TASK ▸ Print the full listing exactly.

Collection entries
§ §
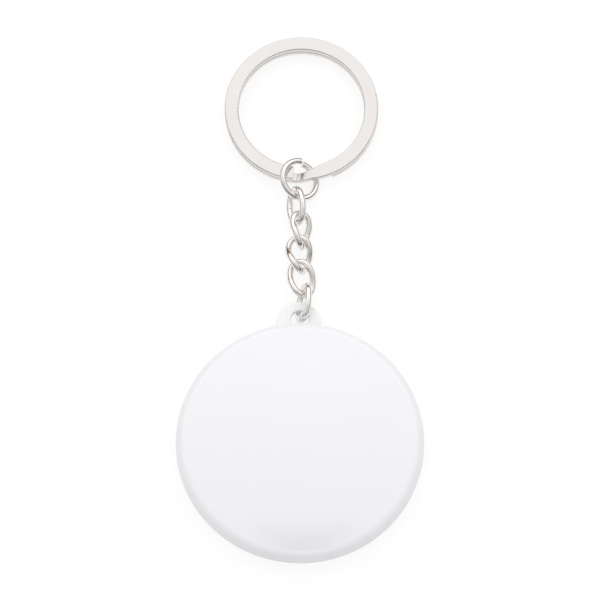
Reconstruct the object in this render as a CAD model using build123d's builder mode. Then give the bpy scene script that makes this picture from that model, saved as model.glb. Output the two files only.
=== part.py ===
"""Button badge keyring: a pressed button badge, a short twisted chain, a jump ring and a split ring.

It lies on its back on a table. The origin is the middle of the badge's back on the table, +Y runs
along the chain to the split ring, +X is to the right and +Z is up, out of the badge's face.
Lengths are millimetres and angles are degrees.
"""
from build123d import *
import math
import os

os.makedirs("parts", exist_ok=True)

# Badge: overall size and the outline of its pressed front
badge_diameter = 44.0
badge_edge_height = 4.3
dome_rise = 3.6
shoulder_radius = 2.0
curl_radius = 1.1
film_thickness = 0.10
paper_thickness = 0.15
sheet_thickness = 0.25
lip_reach = 2.4
lip_step = 0.15

# Back cover: foot ring, floor, wall and the flange that the curled lip holds
cover_play = 0.05
foot_height = 0.9
foot_width = 1.5
foot_inset = 3.4
foot_round = 0.3
floor_thickness = 1.4
wall_thickness = 1.4
wall_play = 0.5
flange_thickness = 1.0

# Tab and its hole: the tab leaves the wall under the curled lip and lies level with the chain
tab_play = 0.15
tab_thickness = 1.2
tab_radius = 4.1
tab_offset = 0.2
tab_end_play = 0.785
tab_edge_round = 0.25
hole_radius = 1.65
hole_offset = 0.07
hole_reach = 1.3
hole_edge_round = 0.15

# Chain links: bent round wire, each lying with its own turn, twist and lean as the chain has fallen.
# The twist is taken up over twist_share of the half link, and the hook shares say where the first link
# hangs in the hole, of its play there.
link_wire = 1.2
link_inside_length = 5.2
link_inside_width = 2.8
link_play = 0.587
link_seam = 0.04
link_names = ("link_5", "link_4", "link_3", "link_2", "link_1")
link_turns = (65.8, -4.0, -20.4, -50.5, 54.4)
link_twists = (2.4, 25.8, 47.1, 26.9, 2.6)
link_leans = (-6.8, 11.4, 5.8, 1.3, 4.8)
link_side_shares = (0.0, -0.08, -0.167, -0.102, -0.293)
twist_share = 0.6
hook_side_share = 0.334
hook_pull_share = 0.042

# Jump ring: a round wire ring whose two ends do not quite meet
jump_wire = 1.2
jump_bore = 5.8
jump_play = 0.37
jump_turn = -28.0
jump_bend = 2.0
jump_gap = 0.3
jump_step = 0.35
jump_gap_angle = 5.0
table_play = 0.02

# Split ring: flat strip wound in two layers, with a jog from one layer to the other
split_diameter = 28.0
strip_width = 2.5
strip_thickness = 1.15
strip_play = 0.04
strip_round = 0.22
split_offset = 0.27
split_play = 0.6
split_lift_share = 0.5
top_end_gap = 0.4
lower_end_angle = 24.0
narrow_start = 17.0
drop_start = 9.0
drop_end = -5.0
narrow_end = -13.0
jog_steps = 10
jog_narrow_share = 0.38


def turned(angle, lean=0.0):
    """Directions of a flat piece turned about the chain's line and leant in the table's plane."""
    across = Vector(math.cos(math.radians(angle)), 0, math.sin(math.radians(angle)))
    normal = Vector(-math.sin(math.radians(angle)), 0, math.cos(math.radians(angle)))
    return across.rotate(Axis.Z, lean), normal.rotate(Axis.Z, lean)


# The front's outline is a wide dome arc, a tight shoulder and a curl under the edge
badge_radius = badge_diameter / 2
shoulder_centre = badge_radius - shoulder_radius
dome_radius = (shoulder_centre**2 + dome_rise**2 - shoulder_radius**2) / (2 * (dome_rise - shoulder_radius))
dome_centre_height = badge_edge_height + dome_rise - dome_radius
shoulder_angle = math.degrees(math.atan2(badge_edge_height - dome_centre_height, shoulder_centre))
curl_centre = badge_radius - curl_radius
lip_bottom = badge_edge_height - curl_radius
front_thickness = film_thickness + paper_thickness + sheet_thickness


def pressed_layer(depth, thickness, lip_radius):
    """One layer of the pressed front, depth below the outer surface, out to its own lip edge."""
    with BuildPart() as layer:
        with BuildSketch(Plane.XZ):
            with BuildLine():
                for inset in (depth, depth + thickness):
                    CenterArc(
                        (0, dome_centre_height), dome_radius - inset, 90, shoulder_angle - 90
                    )
                    CenterArc(
                        (shoulder_centre, badge_edge_height), shoulder_radius - inset, 0, shoulder_angle
                    )
                    CenterArc((curl_centre, badge_edge_height), curl_radius - inset, 0, -90)
                    Line((curl_centre, lip_bottom + inset), (lip_radius, lip_bottom + inset))
                Line(
                    (lip_radius, lip_bottom + depth), (lip_radius, lip_bottom + depth + thickness)
                )
                Line(
                    (0, dome_centre_height + dome_radius - depth),
                    (0, dome_centre_height + dome_radius - depth - thickness),
                )
            make_face()
        revolve(axis=Axis.Z)
    return layer


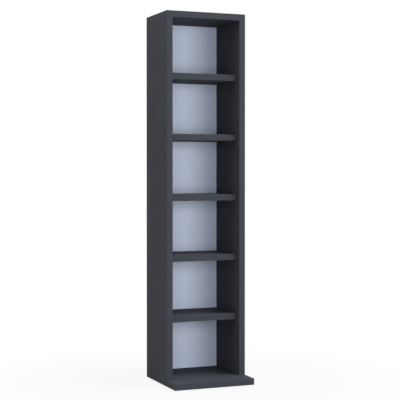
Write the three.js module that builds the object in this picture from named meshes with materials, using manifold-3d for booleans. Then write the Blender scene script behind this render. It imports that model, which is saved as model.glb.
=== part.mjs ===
// A narrow storage tower for disc cases: two tall sides stand on a base board that runs out in front,
// a top board lies over them, a hardboard back is nailed to the rear edges, and five shelves lie on pins.
// Millimetres, +Z up, +Y to the back. The origin is on the floor, under the middle of the whole outline.
// Everything off the centre line is made once for the right half, and a mirrored group makes the left.

import * as THREE from "three";
import { mergeVertices } from "three/addons/utils/BufferGeometryUtils.js";
import Module from "manifold-3d";

const wasm = await Module();
wasm.setup();

// Boards
const towerWidth = 210;
const boardThickness = 16;
const sideDepth = 147;
const baseProjection = 56;
const compartmentCount = 6;
const clearHeight = 134;
const lowestClearHeight = 138;
const shelfSetback = 18;
const shelfEndClearance = 0.5;
const shelfRearClearance = 1;
const arrisRadius = 1;
const backThickness = 3;
const backInset = 1.5;

// Fits: flat seats all but touch, and a piece in a hole has room round it
const seatGap = 0.05;
const fitGap = 0.3;
const cutOverrun = 2;

// Shelf pins, four to a shelf
const pinPegRadius = 2.5;
const pinPegLength = 9;
const pinHeadRadius = 3.5;
const pinHeadLength = 8;
const pinChamfer = 0.6;
const pinInset = 25;

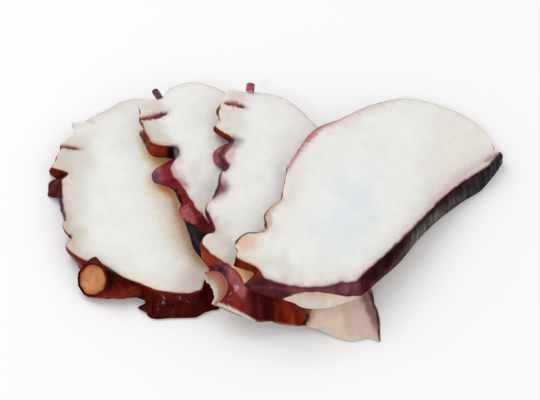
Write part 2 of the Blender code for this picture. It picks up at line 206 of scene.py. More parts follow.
§ §
COMPLETE RESPONSE ▸
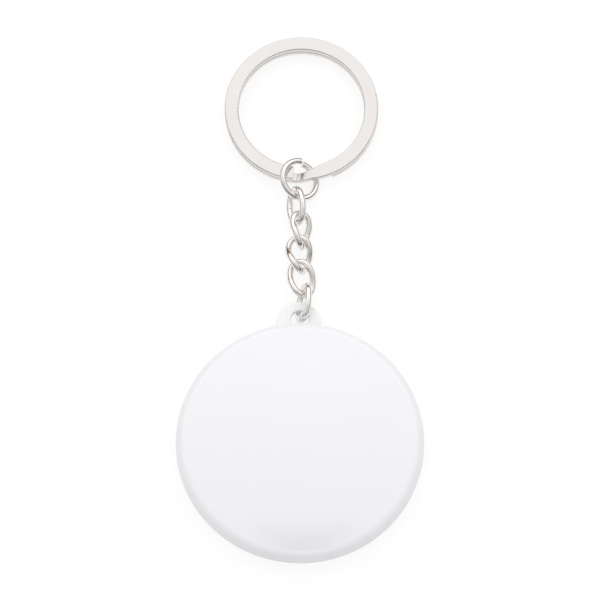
Reconstruct the object in this render as a CAD model using build123d's builder mode. Then give the bpy scene script that makes this picture from that model, saved as model.glb. Output the two files only.
=== part.py ===
"""Button badge keyring: a pressed button badge, a short twisted chain, a jump ring and a split ring.

It lies on its back on a table. The origin is the middle of the badge's back on the table, +Y runs
along the chain to the split ring, +X is to the right and +Z is up, out of the badge's face.
Lengths are millimetres and angles are degrees.
"""
from build123d import *
import math
import os

os.makedirs("parts", exist_ok=True)

# Badge: overall size and the outline of its pressed front
badge_diameter = 44.0
badge_edge_height = 4.3
dome_rise = 3.6
shoulder_radius = 2.0
curl_radius = 1.1
film_thickness = 0.10
paper_thickness = 0.15
sheet_thickness = 0.25
lip_reach = 2.4
lip_step = 0.15

# Back cover: foot ring, floor, wall and the flange that the curled lip holds
cover_play = 0.05
foot_height = 0.9
foot_width = 1.5
foot_inset = 3.4
foot_round = 0.3
floor_thickness = 1.4
wall_thickness = 1.4
wall_play = 0.5
flange_thickness = 1.0

# Tab and its hole: the tab leaves the wall under the curled lip and lies level with the chain
tab_play = 0.15
tab_thickness = 1.2
tab_radius = 4.1
tab_offset = 0.2
tab_end_play = 0.785
tab_edge_round = 0.25
hole_radius = 1.65
hole_offset = 0.07
hole_reach = 1.3
hole_edge_round = 0.15

# Chain links: bent round wire, each lying with its own turn, twist and lean as the chain has fallen.
# The twist is taken up over twist_share of the half link, and the hook shares say where the first link
# hangs in the hole, of its play there.
link_wire = 1.2
link_inside_length = 5.2
link_inside_width = 2.8
link_play = 0.587
link_seam = 0.04
link_names = ("link_5", "link_4", "link_3", "link_2", "link_1")
link_turns = (65.8, -4.0, -20.4, -50.5, 54.4)
link_twists = (2.4, 25.8, 47.1, 26.9, 2.6)
link_leans = (-6.8, 11.4, 5.8, 1.3, 4.8)
link_side_shares = (0.0, -0.08, -0.167, -0.102, -0.293)
twist_share = 0.6
hook_side_share = 0.334
hook_pull_share = 0.042

# Jump ring: a round wire ring whose two ends do not quite meet
jump_wire = 1.2
jump_bore = 5.8
jump_play = 0.37
jump_turn = -28.0
jump_bend = 2.0
jump_gap = 0.3
jump_step = 0.35
jump_gap_angle = 5.0
table_play = 0.02

# Split ring: flat strip wound in two layers, with a jog from one layer to the other
split_diameter = 28.0
strip_width = 2.5
strip_thickness = 1.15
strip_play = 0.04
strip_round = 0.22
split_offset = 0.27
split_play = 0.6
split_lift_share = 0.5
top_end_gap = 0.4
lower_end_angle = 24.0
narrow_start = 17.0
drop_start = 9.0
drop_end = -5.0
narrow_end = -13.0
jog_steps = 10
jog_narrow_share = 0.38


def turned(angle, lean=0.0):
    """Directions of a flat piece turned about the chain's line and leant in the table's plane."""
    across = Vector(math.cos(math.radians(angle)), 0, math.sin(math.radians(angle)))
    normal = Vector(-math.sin(math.radians(angle)), 0, math.cos(math.radians(angle)))
    return across.rotate(Axis.Z, lean), normal.rotate(Axis.Z, lean)


# The front's outline is a wide dome arc, a tight shoulder and a curl under the edge
badge_radius = badge_diameter / 2
shoulder_centre = badge_radius - shoulder_radius
dome_radius = (shoulder_centre**2 + dome_rise**2 - shoulder_radius**2) / (2 * (dome_rise - shoulder_radius))
dome_centre_height = badge_edge_height + dome_rise - dome_radius
shoulder_angle = math.degrees(math.atan2(badge_edge_height - dome_centre_height, shoulder_centre))
curl_centre = badge_radius - curl_radius
lip_bottom = badge_edge_height - curl_radius
front_thickness = film_thickness + paper_thickness + sheet_thickness


def pressed_layer(depth, thickness, lip_radius):
    """One layer of the pressed front, depth below the outer surface, out to its own lip edge."""
    with BuildPart() as layer:
        with BuildSketch(Plane.XZ):
            with BuildLine():
                for inset in (depth, depth + thickness):
                    CenterArc(
                        (0, dome_centre_height), dome_radius - inset, 90, shoulder_angle - 90
                    )
                    CenterArc(
                        (shoulder_centre, badge_edge_height), shoulder_radius - inset, 0, shoulder_angle
                    )
                    CenterArc((curl_centre, badge_edge_height), curl_radius - inset, 0, -90)
                    Line((curl_centre, lip_bottom + inset), (lip_radius, lip_bottom + inset))
                Line(
                    (lip_radius, lip_bottom + depth), (lip_radius, lip_bottom + depth + thickness)
                )
                Line(
                    (0, dome_centre_height + dome_radius - depth),
                    (0, dome_centre_height + dome_radius - depth - thickness),
                )
            make_face()
        revolve(axis=Axis.Z)
    return layer


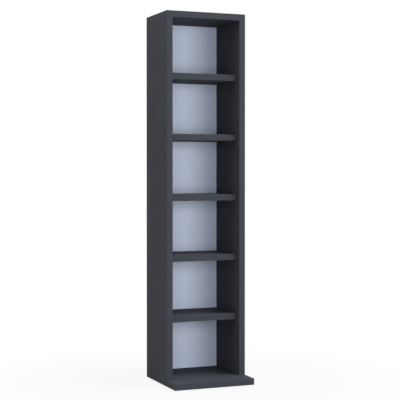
Write the three.js module that builds the object in this picture from named meshes with materials, using manifold-3d for booleans. Then write the Blender scene script behind this render. It imports that model, which is saved as model.glb.
=== part.mjs ===
// A narrow storage tower for disc cases: two tall sides stand on a base board that runs out in front,
// a top board lies over them, a hardboard back is nailed to the rear edges, and five shelves lie on pins.
// Millimetres, +Z up, +Y to the back. The origin is on the floor, under the middle of the whole outline.
// Everything off the centre line is made once for the right half, and a mirrored group makes the left.

import * as THREE from "three";
import { mergeVertices } from "three/addons/utils/BufferGeometryUtils.js";
import Module from "manifold-3d";

const wasm = await Module();
wasm.setup();

// Boards
const towerWidth = 210;
const boardThickness = 16;
const sideDepth = 147;
const baseProjection = 56;
const compartmentCount = 6;
const clearHeight = 134;
const lowestClearHeight = 138;
const shelfSetback = 18;
const shelfEndClearance = 0.5;
const shelfRearClearance = 1;
const arrisRadius = 1;
const backThickness = 3;
const backInset = 1.5;

// Fits: flat seats all but touch, and a piece in a hole has room round it
const seatGap = 0.05;
const fitGap = 0.3;
const cutOverrun = 2;

// Shelf pins, four to a shelf
const pinPegRadius = 2.5;
const pinPegLength = 9;
const pinHeadRadius = 3.5;
const pinHeadLength = 8;
const pinChamfer = 0.6;
const pinInset = 25;

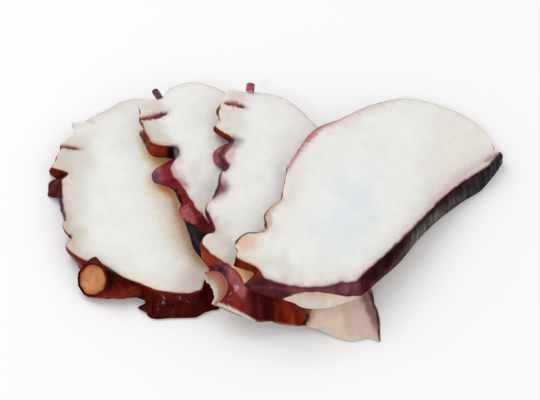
Write part 2 of the Blender code for this picture. It picks up at line 206 of scene.py. More parts follow.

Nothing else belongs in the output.